Deleting an unused app rarely feels neutral. It feels like closing a door on a version of yourself you once imagined. Maybe you thought you would become a runner. Maybe you promised to meditate every morning. The app remains because it keeps that possibility alive.

  • Nostalgia keeps things installed. Apps remind us of personal milestones — a workout streak during college, a game shared with friends.
  • Hope of return prevents deletion. Even after months of inactivity, we tell ourselves we might come back “someday.”
  • Fear of losing progress lingers. Users hesitate because uninstalling feels like erasing achievements or paid content.
  • Symbolic value matters. Some apps embody personal goals. Keeping them feels like keeping a book you still intend to read.

For UX teams, understanding this emotional connection can inspire better offboarding flows and re‑engagement strategies — ones that respect user aspirations rather than shame them for inactivity.


The Hidden Risks of Carrying Digital Ghosts

Unused apps seem harmless, but they carry invisible costs. They drain resources, create vulnerabilities, and clutter user experience in ways most people never notice.

  • Battery drain in the background. Many apps continue syncing data and running processes even when unopened.
  • Security gaps emerge quickly. Abandoned apps miss critical updates, leaving devices exposed to exploits and outdated permissions.
  • Privacy risks multiply. Forgotten tools may still collect location or personal data long after they are actively used.
  • Cognitive load slows navigation. Cluttered screens force users to scan past irrelevant icons to find what matters.
  • Performance issues creep in. Over time, backups and indexing slow as unused apps pile up.

For cybersecurity and product teams, these risks call for proactive solutions: automatic archiving, permission expiry, and clear dashboards that help users manage their digital ecosystem without micromanaging every app.


Why “Just in Case” Thinking Persists

Humans are wired to hold on. We fear regret more than we value efficiency, and that instinct spills into our digital habits. This is why people keep apps they have not opened for months — the “just in case” factor is powerful.

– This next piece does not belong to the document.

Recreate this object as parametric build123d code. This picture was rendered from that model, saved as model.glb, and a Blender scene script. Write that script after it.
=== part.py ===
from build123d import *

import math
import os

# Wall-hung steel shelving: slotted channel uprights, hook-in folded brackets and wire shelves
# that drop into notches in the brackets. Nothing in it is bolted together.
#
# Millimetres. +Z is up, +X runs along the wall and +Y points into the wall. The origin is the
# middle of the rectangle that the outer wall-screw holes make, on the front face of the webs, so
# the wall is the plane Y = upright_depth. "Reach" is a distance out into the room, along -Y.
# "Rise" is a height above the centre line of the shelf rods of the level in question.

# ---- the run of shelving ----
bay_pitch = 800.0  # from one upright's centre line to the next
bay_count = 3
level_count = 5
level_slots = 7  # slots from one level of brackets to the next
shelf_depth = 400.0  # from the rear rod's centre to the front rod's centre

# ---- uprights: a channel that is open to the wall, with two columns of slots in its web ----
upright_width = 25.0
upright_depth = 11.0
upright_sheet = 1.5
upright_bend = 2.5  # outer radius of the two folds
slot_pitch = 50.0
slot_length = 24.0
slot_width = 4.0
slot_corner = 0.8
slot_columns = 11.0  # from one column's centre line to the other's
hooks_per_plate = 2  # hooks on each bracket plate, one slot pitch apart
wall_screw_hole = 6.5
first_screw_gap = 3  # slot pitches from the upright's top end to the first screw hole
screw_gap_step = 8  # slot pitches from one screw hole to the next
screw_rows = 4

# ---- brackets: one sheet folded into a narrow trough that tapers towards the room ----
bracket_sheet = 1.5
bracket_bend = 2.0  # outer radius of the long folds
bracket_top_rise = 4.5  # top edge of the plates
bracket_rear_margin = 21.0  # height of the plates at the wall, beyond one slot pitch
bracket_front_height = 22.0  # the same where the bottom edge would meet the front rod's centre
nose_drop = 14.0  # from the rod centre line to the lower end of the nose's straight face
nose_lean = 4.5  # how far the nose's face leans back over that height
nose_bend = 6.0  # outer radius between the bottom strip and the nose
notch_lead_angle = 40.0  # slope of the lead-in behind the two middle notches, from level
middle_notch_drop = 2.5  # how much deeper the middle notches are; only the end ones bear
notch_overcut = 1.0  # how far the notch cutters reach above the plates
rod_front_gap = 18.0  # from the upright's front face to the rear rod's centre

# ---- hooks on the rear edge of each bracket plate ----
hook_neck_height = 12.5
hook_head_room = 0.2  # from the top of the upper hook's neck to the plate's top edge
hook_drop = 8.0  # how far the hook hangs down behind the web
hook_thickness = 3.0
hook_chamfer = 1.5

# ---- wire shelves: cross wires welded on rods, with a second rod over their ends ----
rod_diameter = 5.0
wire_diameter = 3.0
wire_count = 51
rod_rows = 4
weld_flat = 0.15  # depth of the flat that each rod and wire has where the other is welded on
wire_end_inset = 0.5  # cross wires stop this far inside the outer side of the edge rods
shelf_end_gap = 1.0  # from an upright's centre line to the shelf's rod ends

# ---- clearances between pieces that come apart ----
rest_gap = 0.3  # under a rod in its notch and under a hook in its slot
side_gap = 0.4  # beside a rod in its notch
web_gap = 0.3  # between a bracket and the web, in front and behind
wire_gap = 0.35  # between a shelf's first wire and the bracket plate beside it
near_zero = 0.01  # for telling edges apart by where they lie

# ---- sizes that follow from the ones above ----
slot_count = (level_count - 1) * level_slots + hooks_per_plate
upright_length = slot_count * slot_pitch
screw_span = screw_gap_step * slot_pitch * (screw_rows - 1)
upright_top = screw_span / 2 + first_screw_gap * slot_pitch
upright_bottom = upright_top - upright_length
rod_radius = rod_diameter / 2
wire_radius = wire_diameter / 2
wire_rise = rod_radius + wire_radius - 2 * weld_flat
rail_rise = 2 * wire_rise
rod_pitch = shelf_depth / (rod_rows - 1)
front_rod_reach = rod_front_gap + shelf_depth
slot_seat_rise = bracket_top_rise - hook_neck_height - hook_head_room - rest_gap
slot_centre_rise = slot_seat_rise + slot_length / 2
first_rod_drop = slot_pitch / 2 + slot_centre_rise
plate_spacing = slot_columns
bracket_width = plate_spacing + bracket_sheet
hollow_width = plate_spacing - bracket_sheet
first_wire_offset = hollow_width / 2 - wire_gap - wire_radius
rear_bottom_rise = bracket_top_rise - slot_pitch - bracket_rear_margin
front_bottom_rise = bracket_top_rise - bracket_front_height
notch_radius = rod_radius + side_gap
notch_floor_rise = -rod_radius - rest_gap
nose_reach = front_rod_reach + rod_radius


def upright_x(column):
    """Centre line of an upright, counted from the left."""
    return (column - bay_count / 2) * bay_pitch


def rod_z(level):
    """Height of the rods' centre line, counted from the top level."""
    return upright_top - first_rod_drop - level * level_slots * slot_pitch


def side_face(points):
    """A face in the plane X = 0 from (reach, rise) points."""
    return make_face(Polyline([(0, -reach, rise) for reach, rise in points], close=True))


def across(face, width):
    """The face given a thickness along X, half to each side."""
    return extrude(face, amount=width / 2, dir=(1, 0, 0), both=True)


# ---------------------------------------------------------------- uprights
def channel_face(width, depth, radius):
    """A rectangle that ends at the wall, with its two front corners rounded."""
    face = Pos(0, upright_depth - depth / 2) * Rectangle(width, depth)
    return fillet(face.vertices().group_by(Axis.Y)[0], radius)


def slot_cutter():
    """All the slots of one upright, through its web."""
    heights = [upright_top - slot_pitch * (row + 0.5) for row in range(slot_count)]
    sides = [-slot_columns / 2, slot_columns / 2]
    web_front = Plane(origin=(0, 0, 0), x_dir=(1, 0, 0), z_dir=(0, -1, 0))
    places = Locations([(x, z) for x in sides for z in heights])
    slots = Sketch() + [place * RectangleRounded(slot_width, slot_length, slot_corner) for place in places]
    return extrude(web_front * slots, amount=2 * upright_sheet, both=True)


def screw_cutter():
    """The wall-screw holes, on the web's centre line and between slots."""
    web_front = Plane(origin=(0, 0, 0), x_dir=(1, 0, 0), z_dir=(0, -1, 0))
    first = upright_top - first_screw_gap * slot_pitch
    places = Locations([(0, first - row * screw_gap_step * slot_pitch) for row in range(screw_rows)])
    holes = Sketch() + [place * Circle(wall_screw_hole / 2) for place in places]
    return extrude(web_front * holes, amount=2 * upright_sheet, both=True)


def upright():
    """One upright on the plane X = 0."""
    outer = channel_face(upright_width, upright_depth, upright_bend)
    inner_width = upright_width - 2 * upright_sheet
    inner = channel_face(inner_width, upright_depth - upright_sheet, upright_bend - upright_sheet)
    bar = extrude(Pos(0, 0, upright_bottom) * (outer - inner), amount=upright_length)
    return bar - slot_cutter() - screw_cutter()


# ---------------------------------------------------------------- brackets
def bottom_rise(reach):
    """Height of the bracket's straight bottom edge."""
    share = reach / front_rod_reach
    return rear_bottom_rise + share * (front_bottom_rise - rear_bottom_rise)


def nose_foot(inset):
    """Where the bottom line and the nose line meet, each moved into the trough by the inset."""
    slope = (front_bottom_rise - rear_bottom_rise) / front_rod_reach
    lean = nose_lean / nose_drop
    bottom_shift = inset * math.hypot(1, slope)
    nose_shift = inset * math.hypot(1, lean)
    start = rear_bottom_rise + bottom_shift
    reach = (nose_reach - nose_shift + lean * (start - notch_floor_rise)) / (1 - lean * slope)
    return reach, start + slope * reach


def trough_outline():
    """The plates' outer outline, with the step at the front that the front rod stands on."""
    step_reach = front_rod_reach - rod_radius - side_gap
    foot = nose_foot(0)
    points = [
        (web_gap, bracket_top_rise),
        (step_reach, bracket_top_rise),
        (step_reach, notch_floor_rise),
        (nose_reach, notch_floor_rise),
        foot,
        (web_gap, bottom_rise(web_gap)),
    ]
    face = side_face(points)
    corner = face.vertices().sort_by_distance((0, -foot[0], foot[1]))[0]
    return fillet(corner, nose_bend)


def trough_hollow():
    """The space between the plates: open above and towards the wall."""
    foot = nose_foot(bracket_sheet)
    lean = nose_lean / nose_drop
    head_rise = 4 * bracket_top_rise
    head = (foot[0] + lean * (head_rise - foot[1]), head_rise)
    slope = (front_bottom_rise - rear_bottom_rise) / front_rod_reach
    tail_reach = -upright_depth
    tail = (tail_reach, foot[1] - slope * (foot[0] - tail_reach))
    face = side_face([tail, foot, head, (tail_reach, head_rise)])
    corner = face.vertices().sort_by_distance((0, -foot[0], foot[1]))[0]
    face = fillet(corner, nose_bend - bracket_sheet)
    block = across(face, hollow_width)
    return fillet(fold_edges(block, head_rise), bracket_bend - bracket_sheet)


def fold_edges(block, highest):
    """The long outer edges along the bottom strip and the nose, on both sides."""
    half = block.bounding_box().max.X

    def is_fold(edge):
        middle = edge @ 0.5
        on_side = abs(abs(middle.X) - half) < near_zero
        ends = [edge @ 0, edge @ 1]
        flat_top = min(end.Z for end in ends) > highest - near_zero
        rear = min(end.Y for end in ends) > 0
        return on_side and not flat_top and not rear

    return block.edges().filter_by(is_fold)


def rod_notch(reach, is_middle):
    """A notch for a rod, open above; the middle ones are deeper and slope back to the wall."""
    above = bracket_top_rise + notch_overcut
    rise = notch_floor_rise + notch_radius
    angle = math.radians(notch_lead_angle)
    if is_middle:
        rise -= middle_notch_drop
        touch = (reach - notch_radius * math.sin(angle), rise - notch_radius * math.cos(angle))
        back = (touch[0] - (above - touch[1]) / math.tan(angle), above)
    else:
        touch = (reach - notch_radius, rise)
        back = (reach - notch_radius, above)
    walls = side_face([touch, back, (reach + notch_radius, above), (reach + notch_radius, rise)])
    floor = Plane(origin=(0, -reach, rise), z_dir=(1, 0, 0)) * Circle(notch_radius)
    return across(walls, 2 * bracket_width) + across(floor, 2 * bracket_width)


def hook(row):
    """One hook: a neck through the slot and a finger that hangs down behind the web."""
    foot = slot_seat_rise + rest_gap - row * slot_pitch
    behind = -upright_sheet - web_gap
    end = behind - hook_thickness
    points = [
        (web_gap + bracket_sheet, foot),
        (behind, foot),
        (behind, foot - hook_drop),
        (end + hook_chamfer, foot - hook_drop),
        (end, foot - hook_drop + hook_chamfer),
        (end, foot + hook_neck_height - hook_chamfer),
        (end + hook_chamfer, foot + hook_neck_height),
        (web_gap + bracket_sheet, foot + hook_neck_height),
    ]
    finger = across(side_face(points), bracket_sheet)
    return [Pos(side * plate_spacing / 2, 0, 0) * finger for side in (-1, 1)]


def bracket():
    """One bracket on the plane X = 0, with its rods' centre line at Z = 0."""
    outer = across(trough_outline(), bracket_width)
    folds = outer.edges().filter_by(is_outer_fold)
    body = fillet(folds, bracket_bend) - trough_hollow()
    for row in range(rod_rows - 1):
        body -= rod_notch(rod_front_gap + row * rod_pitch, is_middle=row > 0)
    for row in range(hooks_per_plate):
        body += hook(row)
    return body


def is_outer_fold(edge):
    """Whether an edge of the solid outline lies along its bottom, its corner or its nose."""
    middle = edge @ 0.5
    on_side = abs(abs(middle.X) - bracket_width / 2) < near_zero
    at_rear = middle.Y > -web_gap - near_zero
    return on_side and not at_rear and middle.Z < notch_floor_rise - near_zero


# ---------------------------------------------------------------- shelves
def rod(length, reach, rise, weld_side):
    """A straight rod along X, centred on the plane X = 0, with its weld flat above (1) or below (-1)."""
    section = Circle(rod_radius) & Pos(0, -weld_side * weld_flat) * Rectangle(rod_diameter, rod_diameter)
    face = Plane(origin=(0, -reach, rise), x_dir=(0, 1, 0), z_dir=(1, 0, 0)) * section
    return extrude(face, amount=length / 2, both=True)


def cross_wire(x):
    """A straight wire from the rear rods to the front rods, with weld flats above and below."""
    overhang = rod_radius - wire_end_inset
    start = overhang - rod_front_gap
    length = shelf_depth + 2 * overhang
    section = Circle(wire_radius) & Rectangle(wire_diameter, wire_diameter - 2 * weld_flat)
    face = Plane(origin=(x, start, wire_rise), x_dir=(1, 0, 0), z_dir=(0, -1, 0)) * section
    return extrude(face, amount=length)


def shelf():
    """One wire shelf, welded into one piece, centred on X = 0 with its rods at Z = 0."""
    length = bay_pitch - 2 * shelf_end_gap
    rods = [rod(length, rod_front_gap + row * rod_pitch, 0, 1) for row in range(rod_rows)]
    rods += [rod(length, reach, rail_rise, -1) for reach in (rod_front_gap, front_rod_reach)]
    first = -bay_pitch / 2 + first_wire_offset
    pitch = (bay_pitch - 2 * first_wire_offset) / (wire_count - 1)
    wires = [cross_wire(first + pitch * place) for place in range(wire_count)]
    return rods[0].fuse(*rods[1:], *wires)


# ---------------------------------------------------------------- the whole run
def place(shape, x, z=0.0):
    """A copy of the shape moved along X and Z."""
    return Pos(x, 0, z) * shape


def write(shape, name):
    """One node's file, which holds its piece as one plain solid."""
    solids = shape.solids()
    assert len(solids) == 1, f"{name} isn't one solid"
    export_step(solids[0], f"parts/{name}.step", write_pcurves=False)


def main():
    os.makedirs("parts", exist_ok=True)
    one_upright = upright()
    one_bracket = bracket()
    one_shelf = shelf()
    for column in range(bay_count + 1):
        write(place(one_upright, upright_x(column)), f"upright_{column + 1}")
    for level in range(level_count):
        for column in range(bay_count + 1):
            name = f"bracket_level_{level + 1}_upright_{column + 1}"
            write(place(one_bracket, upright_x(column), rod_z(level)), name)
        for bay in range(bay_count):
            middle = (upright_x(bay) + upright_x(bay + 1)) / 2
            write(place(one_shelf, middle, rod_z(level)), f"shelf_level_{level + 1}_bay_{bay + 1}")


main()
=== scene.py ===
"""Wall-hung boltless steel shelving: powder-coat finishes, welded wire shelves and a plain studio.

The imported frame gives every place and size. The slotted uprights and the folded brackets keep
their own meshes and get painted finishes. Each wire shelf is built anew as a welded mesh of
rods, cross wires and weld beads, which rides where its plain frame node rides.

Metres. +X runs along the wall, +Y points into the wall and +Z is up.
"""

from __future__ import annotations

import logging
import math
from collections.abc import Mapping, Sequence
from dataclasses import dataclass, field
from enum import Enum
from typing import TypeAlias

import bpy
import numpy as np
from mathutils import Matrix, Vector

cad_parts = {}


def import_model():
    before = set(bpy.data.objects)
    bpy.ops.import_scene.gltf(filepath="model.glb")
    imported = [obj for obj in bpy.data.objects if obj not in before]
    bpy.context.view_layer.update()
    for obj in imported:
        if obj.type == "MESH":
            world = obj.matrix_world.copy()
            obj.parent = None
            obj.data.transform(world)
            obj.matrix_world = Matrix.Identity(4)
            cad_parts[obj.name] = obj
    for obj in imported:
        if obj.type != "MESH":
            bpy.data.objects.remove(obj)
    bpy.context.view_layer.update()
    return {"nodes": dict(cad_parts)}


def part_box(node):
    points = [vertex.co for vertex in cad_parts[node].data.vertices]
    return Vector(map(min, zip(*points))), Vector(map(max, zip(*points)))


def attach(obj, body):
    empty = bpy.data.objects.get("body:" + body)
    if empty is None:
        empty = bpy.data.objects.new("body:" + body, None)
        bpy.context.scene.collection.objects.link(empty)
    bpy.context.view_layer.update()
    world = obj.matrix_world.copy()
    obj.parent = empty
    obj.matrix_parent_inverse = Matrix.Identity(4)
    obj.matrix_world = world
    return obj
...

  • Loss aversion dominates choices. The possibility of future need outweighs the benefit of decluttering.
  • Status quo bias keeps things stagnant. Doing nothing feels easier than making decisions about what to delete.
  • Preparedness feels comforting. Retaining unused apps gives a false sense of readiness for hypothetical scenarios.
  • Abundant storage encourages excess. With phones offering hundreds of gigabytes, there is little pressure to act.

For behavioral scientists and product teams, acknowledging these biases creates opportunities for gentle nudges — usage summaries, reversible archiving, and soft prompts that make decluttering feel safe rather than risky.

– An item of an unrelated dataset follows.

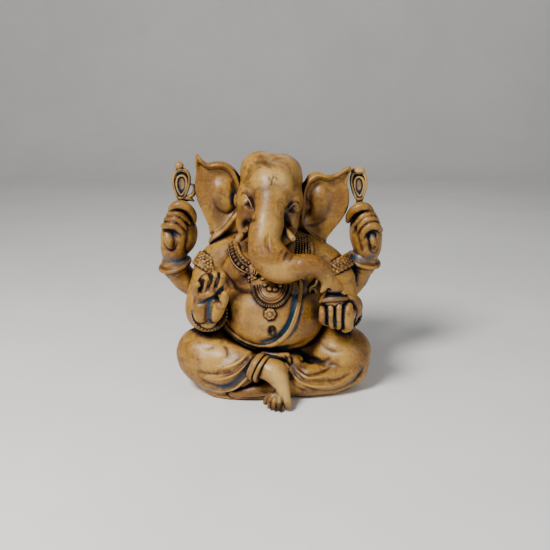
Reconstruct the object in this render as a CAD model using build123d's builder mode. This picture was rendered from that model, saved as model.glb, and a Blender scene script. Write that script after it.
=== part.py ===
"""Seated, four-armed, elephant-headed devotional figure in cold-cast resin, as separately moulded pieces.

The figure faces -Y with +Z up. The origin is on the table, under the middle of the belly. "Right" and
"left" in a name are the figure's own, so its right side is on -X. Every length is in millimetres, every
angle in degrees.
"""

import os
from math import cos, radians, sin, sqrt

from build123d import *

PARTS = "parts"
os.makedirs(PARTS, exist_ok=True)

# Driving dimensions.
PAD_THICKNESS = 1.2  # felt under the base
PLUG_THICKNESS = 4.0  # plate that closes the hollow casting
GLUE_GAP = 0.15  # round a pin or a plate in its seat
DOWEL_RADIUS = 4.0  # wooden dowel through the neck
WIRE_RADIUS = 1.6  # steel wire inside a rear arm
EAR_FRONT, EAR_BACK = 2.0, 8.0  # Y of an ear's two faces
EAR_CORNER = 4.0  # rounding of its outline
EMBLEM_THICKNESS = 5.6  # goad and noose
HEAD_TILT = 6.5  # the head leans towards the figure's left
BEAD = 1.5  # radius of the smaller beads
CORD = 1.7  # radius of the shoulder cord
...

Toward a Curated Digital Space

A curated phone is more than tidy. It changes how people use technology. For users, decluttering reduces decision fatigue and restores focus. For developers, it separates passing interest from genuine loyalty.

  • Quarterly usage reviews can help users spot forgotten apps and remove dead weight.
  • Soft archiving options ease fear of deletion by letting users hide apps instead of losing them entirely.
  • Clear usage dashboards show which apps earn daily engagement versus those that sit idle.
  • Honest onboarding — free of exaggerated promises — prevents disillusionment and drop‑off later.
  • Minimalist design encourages focus, positioning remaining apps as core tools rather than background noise.

For product leaders, enabling this kind of curation is not about fewer downloads. It is about building trust and ensuring the apps that survive decluttering are the ones that truly matter.

Look closely at those forgotten icons. They are not just clutter. They are artifacts. Each one reflects a past version of you — the goals you set, the trends you followed, the moments you thought technology might help you change your life.

For the tech industry, these silent museums are rich with insight. They show that aspiration fuels downloads, friction drives abandonment, and emotional attachment shapes retention.

By studying these patterns, teams can build apps that evolve with users, respect their attention, and remain meaningful long after the novelty fades.